Rating: Summary: Wicked awesome Review: This book is amazing. I started reading it because I love anything having to do with The Wicked Witch of the West. After reading a few pages I was hooked. READ THIS BOOK. It's incredible. And now it's been made into a musical starring Idina Menzel and Kristin Chenoweth. The Wicked Witch lives.
Rating: Summary: Imagination and an open mind Review: I have not even gotten half way through the book, and I think it is great. I have been reading the reviews, and I must say, If you have an imagination at all, If you love new ideas, and if you believe anything is possible in the world of imagination, then this is the book for you. It is fun and interesting, surprising, and strange. There are characters from Both the first Wizard of Oz movie, and the second, which most people never saw, but I thought was fun in a strange way. If you want a book that doesn't stretch the limits of your imagination, or you are closeminded, boring and spend most of your time scoffing at anything new, I don't recomend this book.
Rating: Summary: Spellbinding! Review: What a wonderful work! Maguire kept me captivated from beginning to end. I was entirely caught up in the psyche of Elphaba, Galinda, Boq, Fiyero, and all the others. This book is a VERY intriguing look at a classic story.
Rating: Summary: Interesting, but is trying too hard! Review: I did enjoy reading this book. The characters are interesting, but the more interesting aspect is that the author gives the Land of Oz politics, culture, a higher education system, social mores, an economy, socio-economic class, and racism. It is a brilliant idea.However, it is not brilliantly executed. Maquire is trying too hard. Many of the philisophical debates on the nature of evil are pretentious and often redundant. What is worse, those debates ruin the flow of the story. Also, many of the character arc's are not fully developed and some of the characters disappear abruptly with no explaination. The most cloying part of the book is when Elphaba's friends go to a sex club where one of them (a young man who, out of nowhere, is described as being "effeminate"; clearly a reference to his sexuality) is raped on stage by a tiger. This scene serves no purpose other than to amuse the author. A better editor would have cut this entire scene. It was a fun read, though. I did enjoy it and was sad when Elphaba died. I also liked the epilogue in which Dorothy was thought to have lied about how and why she killed the witch. I think Maquire is a bit over rated as a writer, though. He is great at coming up with creative ways to retell familiar fantasy stories, but he is not very good at fully realizing those retellings.

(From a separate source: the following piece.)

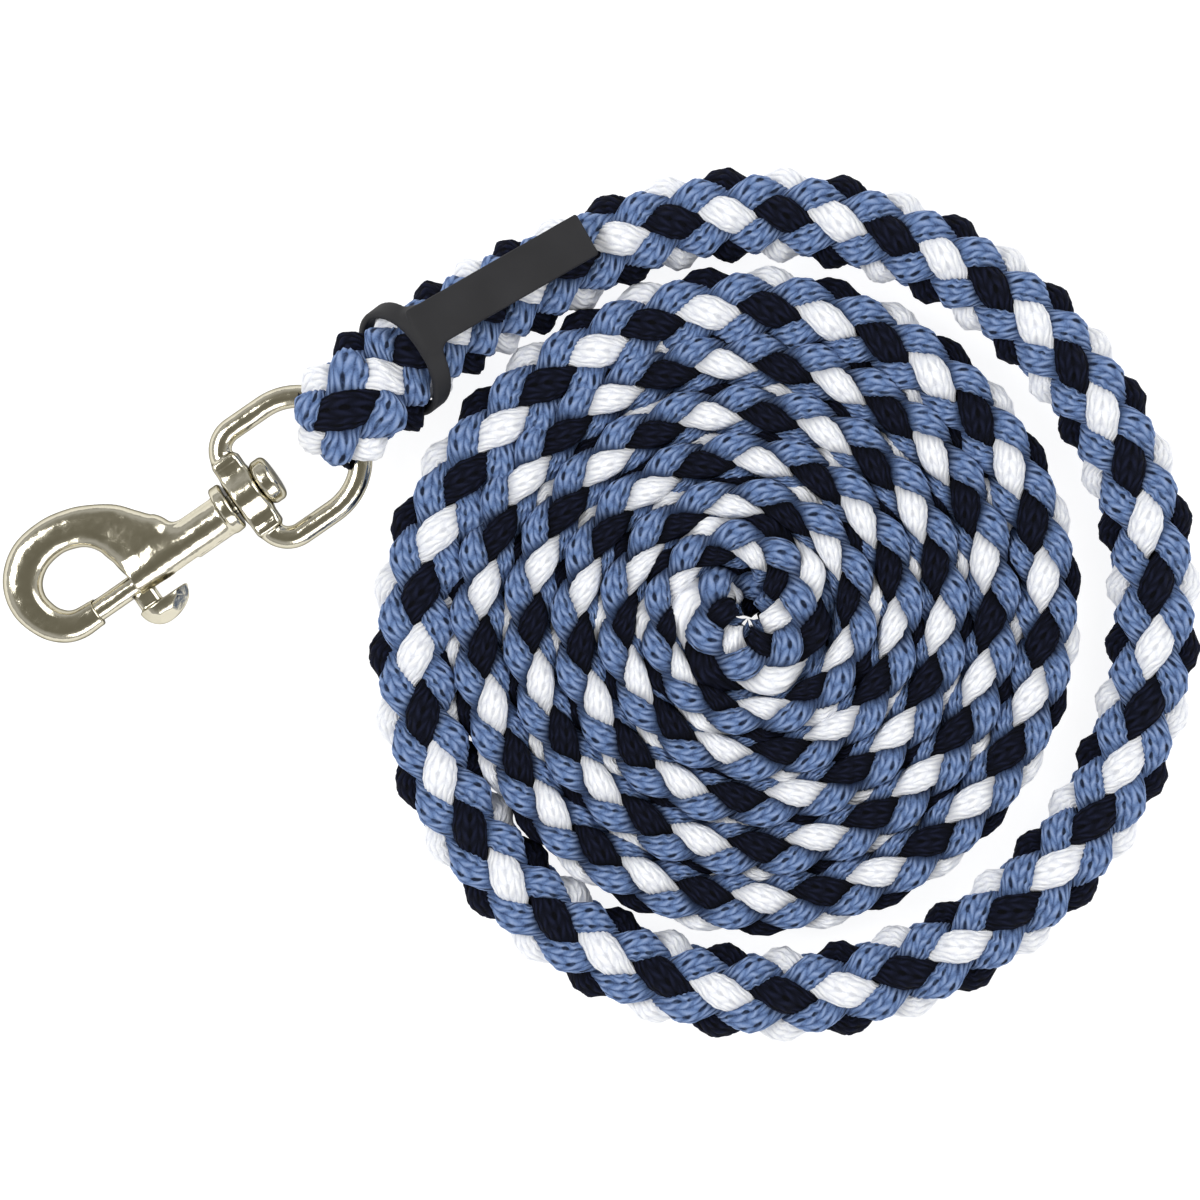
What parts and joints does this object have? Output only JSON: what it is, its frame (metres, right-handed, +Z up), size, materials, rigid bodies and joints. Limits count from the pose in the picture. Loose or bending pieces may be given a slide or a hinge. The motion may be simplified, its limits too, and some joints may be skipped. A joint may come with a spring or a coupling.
{
  "type": "lead rope with swivel bolt snap",
  "caption": "Braided rope coiled flat, its spliced end loop carrying a swivel bolt snap with a spring-loaded thumb bolt and a rubber tag.",
  "frame": {"origin": "centre of the coil, on the surface that the rope lies on", "axes": "+X runs along the snap from its hook towards its swivel eye, which is also the way the rope leads on into the coil; +Z is up, away from the surface; the snap lies on the +Y side of the coil"},
  "size_m": [0.226, 0.1955, 0.0252],
  "materials": {
    "rope_blue": "light blue knitted polypropylene cord, braided",
    "rope_navy": "navy knitted polypropylene cord, braided",
    "rope_white": "white knitted polypropylene cord, braided",
    "tag_rubber": "soft moulded rubber, matte charcoal",
    "nickel": "nickel plated zinc die casting, polished over a slightly uneven cast surface",
    "spring_steel": "drawn steel wire"
  },
  "bodies": {
    "rope": {"rope_coil": "rope_blue", "rope_lead": "rope_navy", "splice_tail": "rope_blue", "rope_loop": "rope_white", "rubber_tag": "tag_rubber"},
    "eye": {"swivel_eye": "nickel"},
    "snap": {"snap_body": "nickel", "swivel_stem": "nickel", "bolt_spring": "spring_steel"},
    "bolt": {"snap_bolt": "nickel", "thumb_knob": "nickel"}
  },
  "joints": [
    {"name": "eye_swing", "type": "hinge", "parent": "rope", "child": "eye", "pos_m": [-0.0468, 0.0821, 0.0099], "axis": [0, 1, 0], "range_deg": [0, 90]},
    {"name": "swivel", "type": "hinge", "parent": "eye", "child": "snap", "pos_m": [-0.0468, 0.0821, 0.0099], "axis": [0.9968, 0, 0.0802], "continuous": true},
    {"name": "bolt_slide", "type": "slide", "parent": "snap", "child": "bolt", "axis": [0.9968, 0, 0.0802], "range_m": [0, 0.0114], "stiffness_N_per_m": 250, "springref_m": -0.006, "deforming": ["bolt_spring"]}
  ]
}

Rating: Summary: Wickedly Boring Review: I was disappointed in this book! It reminded me of the semester at Indiana University in which we spent the entire class discussing James Joyce's ULYSSES--and nothing else! This book seems forced and overly thematic. The struggle between good and evil is inflated, and I finished the book with heavy lids. Not recommended!
Rating: Summary: Wickedly good Review: This enjoyable, rambling novel is written so engagingly that it's easy to overlook the occasionally forced-seeming accommodation of some of L. Frank Baum's ideas (for example, the poorly explained concept of sentient Animals in a story that in many other ways scrupulously establishes verisimilitude). But the source is treated with wit, too: Maguire says he fashioned the title character's name, Elphaba, from the L-F-B of L. Frank Baum. One of the reasons I liked Maguire's story so much is that it describes a country of varied terrains and cultures in detail and has a good map -- much like Earthsea and Middle Earth and Narnia. It motivated me to order a copy of The Dictionary of Imaginary Places, a compendium of more than 1,000 imagined places in world literature from way back when to Harry Potter. I also liked the fact that so many of Maguire's characters have intelligent conversations about meaningful subjects -- not always a given in fantasy novels. Here, the characters' educated discourse brings several of them vividly to life, enabling the reader to interact with them both intellectually and emotionally. Elphaba is an unexpectedly ineffective character in the end, with great convictions that come to naught in the public realm, but the novel shows, rather movingly I think, how politics affect everyone's life, whether you are politically minded or not. Maguire didn't quite convince me that magic could be so incidental in daily life in his Oz -- I expected it would be more integrated and integral, rather than an "extra" the way it comes across as being. But maybe there's a point here, too; namely, that a mechanistic (political) view of the world sends magic (however you define it) underground. And yet Madame Morrible used spells to coerce others. Is she the exception that proves the rule? The perversion of a special gift? I was surprised that Maguire chose to keep Baum's conceit of the Wizard and Dorothy coming from another world, when his political plot could easily have made Dorothy an Ozian assassin in the employ of the Wizard. That's one of the ways he seems to have deliberately chosen to keep his story rooted in Baum's book. Overall, he took on a tough challenge and carried it off with great imagination and sheer storytelling skill.
Rating: Summary: a nice new take on a classic Review: What Maguire tries to do here is give us a different perspective on L. Frank Baum's Wizard of Oz. Maguire tells the story from the Wicked Witch's point of view. Here we see a more sympathetic witch, one who is not a bad person, but has had her life take same bad turns. In this Dorothy and her crew are a bit more...well, wrong. It's an interesting idea that Maguire has turned into a good story.
Rating: Summary: Not what I expected Review: I love to read and eagerly anticipated this book. However, I was very disappointed and only read about 1/5 of the book. I could have kept going despite its dry tone and uninteresting characters, but the frequent sexual innuendos ruined the book. The sexual references were frequent, and they were crass and unpleasant. I would not recommend this book despite its broadway fame.